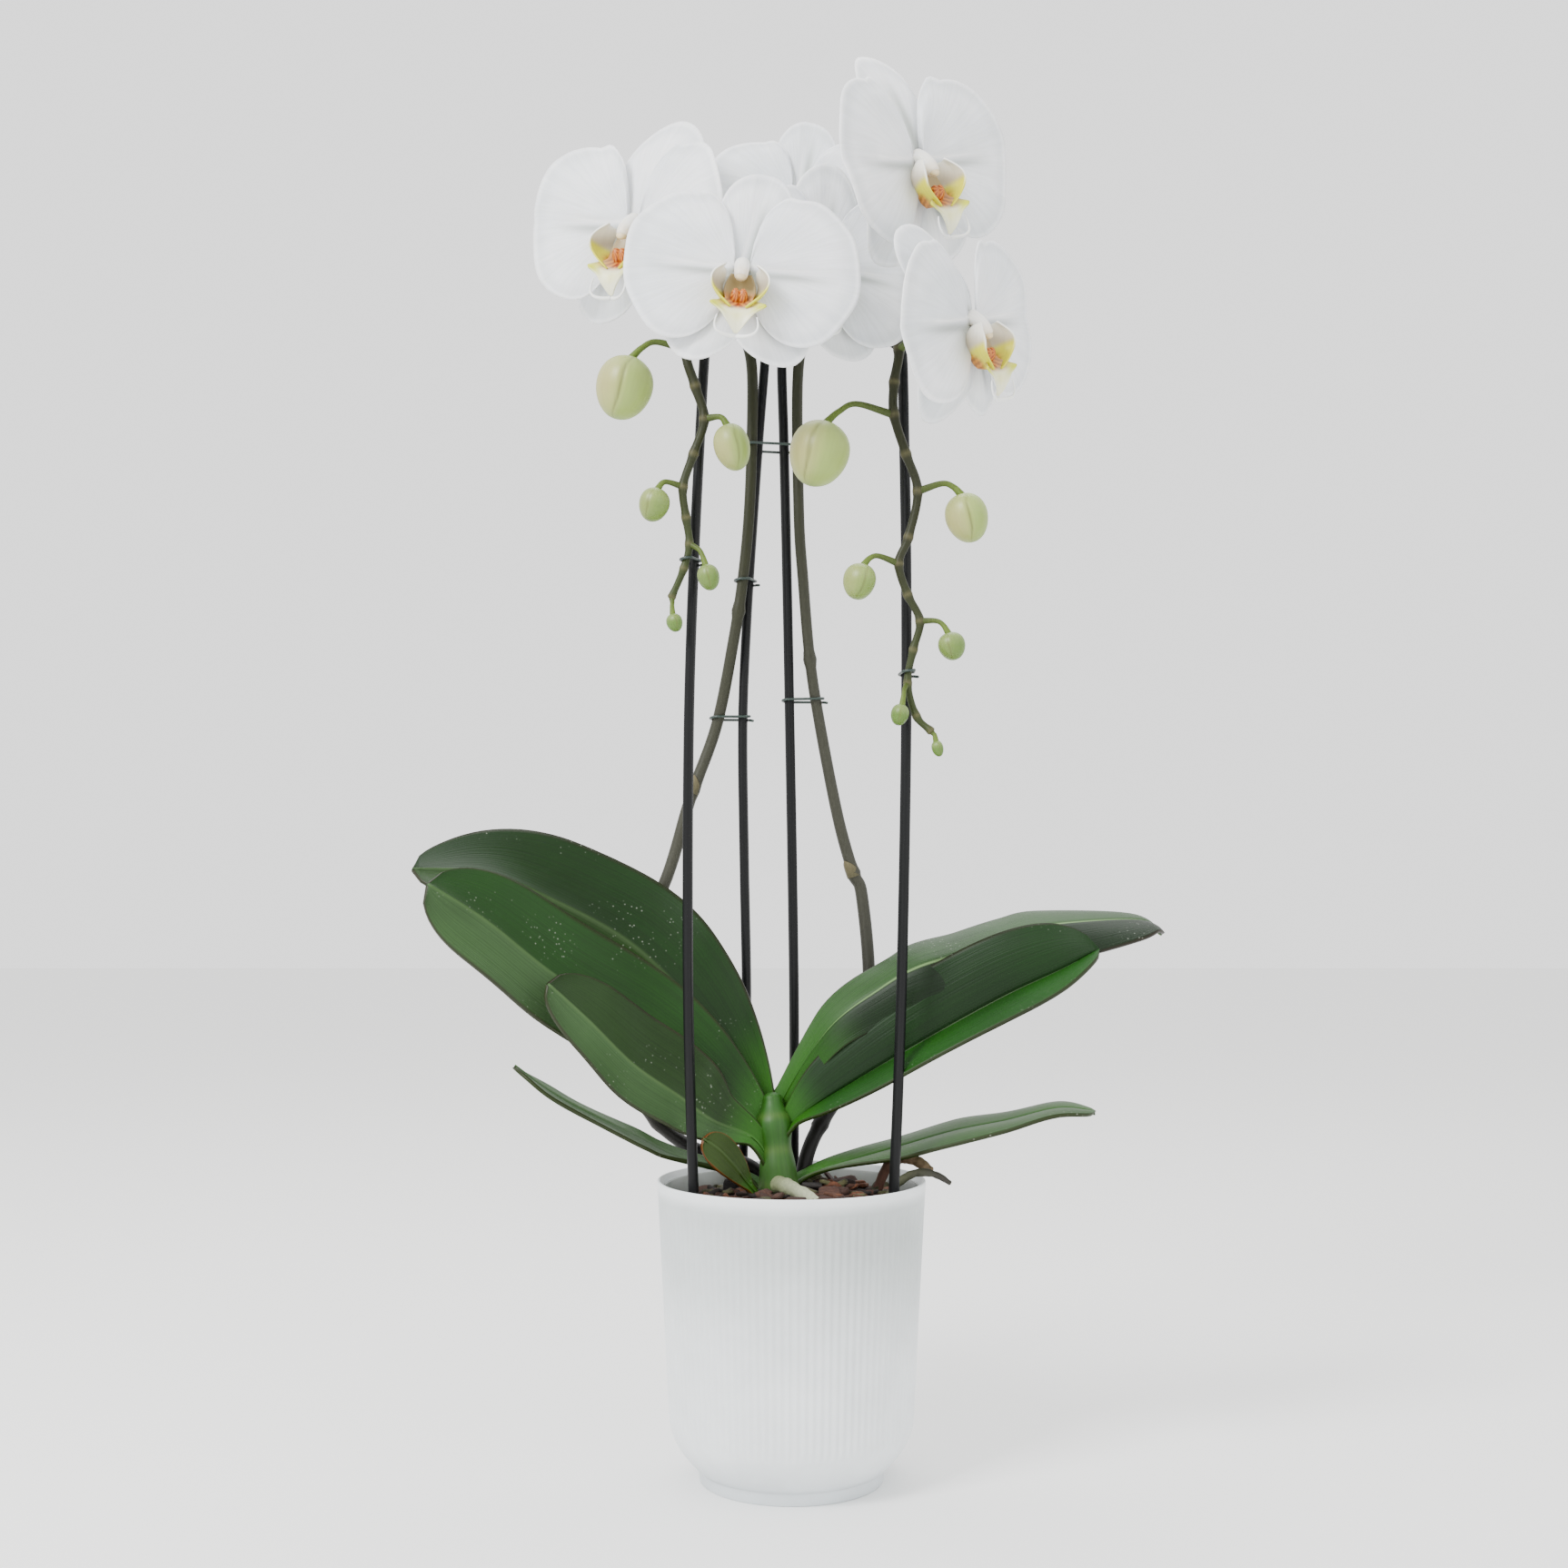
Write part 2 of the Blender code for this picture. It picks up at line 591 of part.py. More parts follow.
def build_clip(name, height, held):
    """A wire clip wound once round what it holds, its ends passing each other."""
    places = []
    for kind, side, leg in held:
        if kind == "stick":
            middle = leg_point(side, leg, height * MM)
            places.append((middle.x, middle.y, STICK_RADIUS))
        else:
            middle = spike_at(side, height, leg)
            places.append((middle[0], middle[1], middle[3]))
    loop = loop_round(places, CLIP_PLAY + CLIP_WIRE)
    rise = CLIP_WIRE * 3.2
    path = []
    for step, flat in enumerate(loop):
        level = BARK_TOP + height * MM + rise * (step / (len(loop) - 1) - 0.5)
        path.append((flat.x, flat.y, level, CLIP_WIRE))
    first = Vector(path[0][:3])
    path.insert(0, (first.x + 1.0 * MM, first.y - 3.0 * MM, first.z - 0.3 * MM, CLIP_WIRE))
    last = Vector(path[-1][:3])
    path.append((last.x - 0.5 * MM, last.y + 3.0 * MM, last.z + 0.3 * MM, CLIP_WIRE))
    return tube(name, path, MODEL, "clip_dark", 3)


# ---------------------------------------------------------------- plant

def crown_path():
    """The short stem that carries the leaves."""
    points = [(-6, -3, -14, 7.0), (-6, -4, 4, 9.0), (-6.5, -4, 20, 9.0),
              (-8, -2, 36, 8.5), (-9, 1, 50, 7.0), (-10, 3, 58, 4.0)]
    share = CROWN_RADIUS / (9.0 * MM)
    return [(*above_bark(x, y, z), radius * share * MM) for x, y, z, radius in points]


def root_path(name):
    """A root's path, smoothed."""
    out = RIM_RADIUS / MM if name in OVER_RIM else 0.0
    points = [(*above_bark(x + out, y, z), radius * MM) for x, y, z, radius in ROOTS[name]]
    return [tuple(point) for point in catmull(points, 2)]


def spike_path(side):
    """A spike from the crown, up behind the leaves, over its hoop and down in front."""
    plan = SPIKES[side]
    points = [above_bark(*point) for point in plan["free"]]
    for leg, height, x, y in plan["tied"]:
        points.append(leg_point(side, leg, height * MM) + mm(x, y, 0))
    for point, offset in zip(arch(side)[1::2], plan["over"]):
        points.append(point + mm(*offset))
    for leg, height, x, y in plan["front"]:
        points.append(leg_point(side, leg, height * MM) + mm(x, y, 0))
    start = len(plan["free"])
    count = len(points)
    front = count - len(plan["front"])
    run = []
    for index, point in enumerate(points):
        if index < start + 4:
            radius = SPIKE_RADIUS + (0.75 * SPIKE_RADIUS - SPIKE_RADIUS) * index / (start + 4)
        elif index < front:
            radius = 0.75 * SPIKE_RADIUS
        else:
            share = (index - front) / (count - 1 - front)
            radius = 0.62 * SPIKE_RADIUS * (1 - share) + SPIKE_TIP_RADIUS * share
        run.append((*point, radius))
    return [tuple(point) for point in catmull(run, 2)], points, front


def leaf_rows(plan):
    """Grid of a leaf's middle surface: its two halves slope off a smooth midrib."""
    midrib = catmull([above_bark(*point) for point in plan["midrib"]], 2)
    count = len(midrib)
    rows = []
    for index, point in enumerate(midrib):
        t = index / (count - 1)
        ahead = midrib[min(index + 1, count - 1)] - midrib[max(index - 1, 0)]
        along = ahead.normalized()
        back = along.cross(Vector((0, 0, 1))).normalized()
        if back.y < 0:
            back = -back
        lift = back.cross(along).normalized()
        if lift.z < 0:
            lift = -lift
        row = []
        for share in (1.0, 0.55, 0.0, -0.55, -1.0):
            half = plan["half"][0 if share >= 0 else 1] * MM * leaf_width(t)
            slope = blend(plan["far"] if share >= 0 else plan["near"], t)
            way = back * math.cos(slope) * (1 if share >= 0 else -1) + lift * math.sin(slope)
            row.append(point + way * half * abs(share))
        rows.append(row)
    return rows


def leaf_width(t):
    """Half width of a leaf along its length: narrow foot, broad middle, rounded tip."""
    foot = 0.26 + 0.74 * math.sin(math.pi / 2 * min(1.0, t / 0.55)) ** 1.1
    tip = math.sqrt(max(0.0, 1 - max(0.0, (t - 0.55) / 0.45) ** 2.4))
    return max(0.03, foot * tip)


def blend(values, t):
    """Values at the base, a third, two thirds and the tip, blended, degrees to radians."""
    place = min(t * 3, 2.999)
    low = int(place)
    share = place - low
    share = share * share * (3 - 2 * share)
    return math.radians(values[low] + (values[low + 1] - values[low]) * share)


def build_leaf(name, plan, crown_cutter):
    """One leaf, cut clear of the crown that it grows from."""
    leaf = sheet(name, leaf_rows(plan), LEAF_THICKNESS, MODEL, "leaf_green")
    combine(leaf, crown_cutter, "DIFFERENCE")
    keep_largest(leaf)
    return leaf


def keep_largest(obj):
    """Keeps the biggest connected piece of a mesh."""
    bm = bmesh.new()
    bm.from_mesh(obj.data)
    left = set(bm.verts)
    pieces = []
    while left:
        stack = [left.pop()]
        piece = set(stack)
        while stack:
            for edge in stack.pop().link_edges:
                for vertex in edge.verts:
                    if vertex not in piece:
                        piece.add(vertex)
                        left.discard(vertex)
                        stack.append(vertex)
        pieces.append(piece)
    pieces.sort(key=len)
    for piece in pieces[:-1]:
        bmesh.ops.delete(bm, geom=list(piece), context="VERTS")
    bm.to_mesh(obj.data)
    bm.free()


def joint_point(side, index):
    """The spike's point where a stalk leaves: 0 starts its front run, -1 is the arch before it."""
    return SPIKE_POINTS[side][FRONT_START[side] + index]


def bud_frame(name):
    """A bud's middle, its axis from stalk to tip, and the start of its stalk."""
    side, index, offset, width, length = BUDS[name]
    start = joint_point(side, index)
    middle = start + mm(*offset)
    sideways = 0.25 if offset[0] > 0 else -0.25
    axis = Vector((sideways, 0.0, -1.0)).normalized()
    return start, middle, axis, width * MM, length * MM


def build_bud(name):
    """A bud: an egg with its blunt end at the stalk."""
    start, middle, axis, width, length = bud_frame(name)
    bm = bmesh.new()
    bmesh.ops.create_uvsphere(bm, u_segments=10, v_segments=7, radius=0.5)
    for vertex in bm.verts:
        swell = 1.0 + 0.22 * vertex.co.z
        vertex.co.x *= width * swell
        vertex.co.y *= width * swell
        vertex.co.z *= length
    turn = Vector((0, 0, -1)).rotation_difference(axis).to_matrix().to_4x4()
    bmesh.ops.transform(bm, matrix=Matrix.Translation(middle) @ turn, verts=bm.verts)
    return object_from(name, bm, MODEL, "bud_green")


def bud_stalk(name):
    """The stalk from the spike over to the top of a bud."""
    start, middle, axis, width, length = bud_frame(name)
    top = middle - axis * (length / 2 + GAP + 0.3 * MM)
    over = start.lerp(top, 0.55) + Vector((0, 0, 0.22 * (top - start).length))
    thin = PEDICEL_RADIUS * (0.6 + 0.4 * min(1.0, length / (22 * MM)))
    near = top - axis * 1.5 * MM
    bend = [*over.lerp(near, 0.6)]
    return [(*start, thin), (*over, thin), (*bend[:2], bend[2] + 0.8 * MM, thin), (*top, thin)]


def flower_matrix(name):
    """Places a flower: +Z of its own frame is its facing, +Y its dorsal sepal."""
    side, where, middle, (yaw, pitch, roll), *rest = FLOWERS[name]
    base = Matrix(((1, 0, 0), (0, 0, -1), (0, 1, 0)))
    turn = Matrix.Rotation(math.radians(yaw), 3, "Z") @ Matrix.Rotation(math.radians(pitch), 3, "X")
    spin = Matrix.Rotation(math.radians(roll), 3, "Y")
    return Matrix.Translation(above_bark(*middle)) @ (turn @ spin @ base).to_4x4()


def cup_rise(across, cup):
    """How far forward the petals stand at a distance to the side of the middle."""
    return math.tan(math.radians(cup)) * (math.hypot(across, 5 * MM) - 5 * MM)


def whorl(name, lobes, setback, cup, reflex, place, scale, rays):
    """Petals or sepals joined at a hub: rays from the middle out to the lobes' edge."""
    rows = []
    for ring in (0.0, 0.36, 0.72, 1.0):
        row = []
        for ray in range(rays):
            turn = math.tau * (ray + 0.5) / rays
            reach = HUB_RADIUS
            for heading, length, width in lobes:
                off = math.atan2(math.sin(turn - heading), math.cos(turn - heading))
                if abs(off) < math.pi / 2:
                    a = length / 2
                    b = width / 2
                    side = (b * math.cos(off)) ** 2 + (a * math.sin(off)) ** 2
                    reach = max(reach, 2 * a * b * b * math.cos(off) / side)
            across = reach * scale * ring * math.cos(turn)
            upward = reach * scale * ring * math.sin(turn)
            spread = math.hypot(across, upward)
            forward = cup_rise(across, cup) - reflex * spread * spread - setback
            row.append(place @ Vector((across, upward, forward)))
        rows.append(row)
    return sheet(name, rows, PETAL_THICKNESS, MODEL, "petal_white", closed=True)


def build_flower(name):
    """One open flower: sepals behind, petals before them, then the column and the lip."""
    cup, reflex, scale = FLOWERS[name][4:7]
    place = flower_matrix(name)
    quarter = math.pi / 2
    sepals = [(quarter, SEPAL_LENGTH, SEPAL_WIDTH), (-quarter - SEPAL_SPREAD, SEPAL_LENGTH, SEPAL_WIDTH),
              (-quarter + SEPAL_SPREAD, SEPAL_LENGTH, SEPAL_WIDTH)]
    petals = [(0.0, PETAL_LENGTH, PETAL_WIDTH), (math.pi, PETAL_LENGTH, PETAL_WIDTH)]
    whorl(name + "_sepals", sepals, SEPAL_SETBACK, cup, reflex, place, scale, 30)
    whorl(name + "_petals", petals, 0.0, cup, PETAL_REFLEX, place, scale, 28)
    foot = PETAL_THICKNESS / 2 + GAP + 0.4 * MM
    column = [(0, 1.0 * MM, foot, COLUMN_RADIUS), (0, 0.8 * MM, foot + COLUMN_LENGTH / 2, COLUMN_RADIUS),
              (0, -0.6 * MM, foot + COLUMN_LENGTH, COLUMN_RADIUS * 0.9)]
    path = [(*(place @ Vector(point[:3])), point[3]) for point in column]
    tube(name + "_column", path, MODEL, "column_white", 3)
    build_lip(name + "_lip", place, cup)


def build_lip(name, place, cup):
    """The lip: side lobes that stand up beside the column and a tongue that hangs in front."""
    rows = []
    for step in range(6):
        q = step / 5
        row = []
        for count in range(8):
            turn = math.radians(110 * (2 * count / 7 - 1))
            down = max(0.0, math.cos(turn))
            wide = LIP_WIDTH / 2 * (0.42 + 0.58 * math.sin(math.pi * min(1.0, 0.12 + 0.78 * q)))
            across = wide * math.sin(turn) * (1 - 0.35 * q * q * down)
            drop = 4.6 + (6.5 + 5.0 * math.sin(math.pi * 0.6 * q)) * down + 12.0 * q * q * down ** 2
            upward = -drop * LIP_DROP / 29.0
            forward = (2.2 + 11.0 * q + 4.0 * q * down * (1 - q)) * MM
            forward += cup_rise(across, cup)
            row.append(place @ Vector((across, upward, forward)))
        rows.append(row)
    return sheet(name, rows, 1.2 * MM, MODEL, "lip_yellow")


def flower_stalk(name):
    """The stalk from the spike round to the back of a flower."""
    side, where = FLOWERS[name][:2]
    bow = FLOWERS[name][7]
    start = joint_point(side, where)
    place = flower_matrix(name)
    behind = place @ Vector((0, 0, -SEPAL_SETBACK - PETAL_THICKNESS / 2 - GAP - 0.6 * MM))
    back = place @ Vector((0, 0, -SEPAL_SETBACK - 9.0 * MM))
    half = start.lerp(back, 0.5) + Vector((0, 0, bow * MM))
    wide = PEDICEL_RADIUS * 1.15
    return [(*start, wide), (*half, wide), (*back, wide), (*behind, wide)]


def build_spike(side, crown_cutter):
    """A spike with the stalks of its buds and flowers grown on."""
    spike = tube("flower_spike_" + side, SPIKE_PATHS[side], MODEL, "stem_green", 3)
    stalks = [bud_stalk(name) for name in BUDS if BUDS[name][0] == side]
    stalks += [flower_stalk(name) for name in FLOWERS if FLOWERS[name][0] == side]
    for path in stalks:
        smooth = [tuple(point) for point in catmull(path, 2)]
        stalk = cutter_from("stalk", tube_mesh("stalk", smooth, 2))
        combine(spike, stalk, "UNION")
    combine(spike, crown_cutter, "DIFFERENCE")
    keep_largest(spike)
    return spike


# ---------------------------------------------------------------- build

clear_scene()
MODEL = new_collection("potted_orchid")
CUTTERS = new_collection("cutters", shown=False)

PATHS = {"crown_stem": crown_path()}
for root in ROOTS:
    PATHS[root] = root_path(root)
SPIKE_PATHS = {}
SPIKE_POINTS = {}
FRONT_START = {}
for spike_side in SPIKES:
    found = spike_path(spike_side)
    SPIKE_PATHS[spike_side], SPIKE_POINTS[spike_side], FRONT_START[spike_side] = found

build_cover_pot()
build_grower_pot()
build_bark("crown_stem", list(ROOTS))
tube("crown_stem", PATHS["crown_stem"], MODEL, "crown_green", 5)
CROWN_CUTTER = cutter_from("crown_cutter", tube_mesh("crown_cutter", swollen(PATHS["crown_stem"]), 5))
for root in ROOTS:
    made_root = tube(root, PATHS[root], MODEL, "root_grey_green", 3)
    combine(made_root, CROWN_CUTTER, "DIFFERENCE")
    keep_largest(made_root)
for leaf_name, leaf_plan in LEAVES.items():
    build_leaf(leaf_name, leaf_plan, CROWN_CUTTER)
for spike_side in SPIKES:
    build_spike(spike_side, CROWN_CUTTER)
    tube("support_hoop_" + spike_side, hoop_path(spike_side), MODEL, "stick_black", 3)
for clip_name, (clip_height, clip_held) in CLIPS.items():
    build_clip(clip_name, clip_height, clip_held)
for bud_name in BUDS:
    build_bud(bud_name)
for flower_name in FLOWERS:
    build_flower(flower_name)
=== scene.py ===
"""A white moth orchid in a frosted ribbed pot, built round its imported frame.

Two flower spikes climb behind the leaves, are tied to hoops of dark stick, and arch over to the
front with open flowers above and buds below. Tables of places are in millimetres, over the bark
where they say so. Everything else is in metres, +Z up, with the front towards -Y.
"""

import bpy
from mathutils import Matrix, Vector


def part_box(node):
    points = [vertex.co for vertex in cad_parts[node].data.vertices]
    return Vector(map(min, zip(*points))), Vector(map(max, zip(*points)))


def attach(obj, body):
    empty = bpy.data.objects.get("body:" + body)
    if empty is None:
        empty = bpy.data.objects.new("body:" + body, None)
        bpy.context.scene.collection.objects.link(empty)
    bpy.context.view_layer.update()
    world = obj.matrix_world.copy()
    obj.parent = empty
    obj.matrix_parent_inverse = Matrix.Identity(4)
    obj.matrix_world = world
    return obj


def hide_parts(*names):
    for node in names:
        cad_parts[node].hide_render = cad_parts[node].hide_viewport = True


bl_info = {
    "name": "Potted Moth Orchid",
    "version": (1, 0, 0),
    "blender": (4, 5, 0),
    "location": "3D View > Sidebar > Orchid",
    "description": "Builds a potted moth orchid round its packed frame",
    "category": "Object",
}

import math

import bmesh
import bpy
import numpy as np
from mathutils import Matrix, Vector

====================

#### What needs to be done
Transcribe, word for word, every line from the line with "build_cover_pot()" to the line with "cad_parts[node].hide_render = cad_parts[node].hide_viewport", inclusive, and output nothing else.

#### Output for this exercise
build_cover_pot()
build_grower_pot()
build_bark("crown_stem", list(ROOTS))
tube("crown_stem", PATHS["crown_stem"], MODEL, "crown_green", 5)
CROWN_CUTTER = cutter_from("crown_cutter", tube_mesh("crown_cutter", swollen(PATHS["crown_stem"]), 5))
for root in ROOTS:
    made_root = tube(root, PATHS[root], MODEL, "root_grey_green", 3)
    combine(made_root, CROWN_CUTTER, "DIFFERENCE")
    keep_largest(made_root)
for leaf_name, leaf_plan in LEAVES.items():
    build_leaf(leaf_name, leaf_plan, CROWN_CUTTER)
for spike_side in SPIKES:
    build_spike(spike_side, CROWN_CUTTER)
    tube("support_hoop_" + spike_side, hoop_path(spike_side), MODEL, "stick_black", 3)
for clip_name, (clip_height, clip_held) in CLIPS.items():
    build_clip(clip_name, clip_height, clip_held)
for bud_name in BUDS:
    build_bud(bud_name)
for flower_name in FLOWERS:
    build_flower(flower_name)
=== scene.py ===
"""A white moth orchid in a frosted ribbed pot, built round its imported frame.

Two flower spikes climb behind the leaves, are tied to hoops of dark stick, and arch over to the
front with open flowers above and buds below. Tables of places are in millimetres, over the bark
where they say so. Everything else is in metres, +Z up, with the front towards -Y.
"""

import bpy
from mathutils import Matrix, Vector


def part_box(node):
    points = [vertex.co for vertex in cad_parts[node].data.vertices]
    return Vector(map(min, zip(*points))), Vector(map(max, zip(*points)))


def attach(obj, body):
    empty = bpy.data.objects.get("body:" + body)
    if empty is None:
        empty = bpy.data.objects.new("body:" + body, None)
        bpy.context.scene.collection.objects.link(empty)
    bpy.context.view_layer.update()
    world = obj.matrix_world.copy()
    obj.parent = empty
    obj.matrix_parent_inverse = Matrix.Identity(4)
    obj.matrix_world = world
    return obj


def hide_parts(*names):
    for node in names:
        cad_parts[node].hide_render = cad_parts[node].hide_viewport = True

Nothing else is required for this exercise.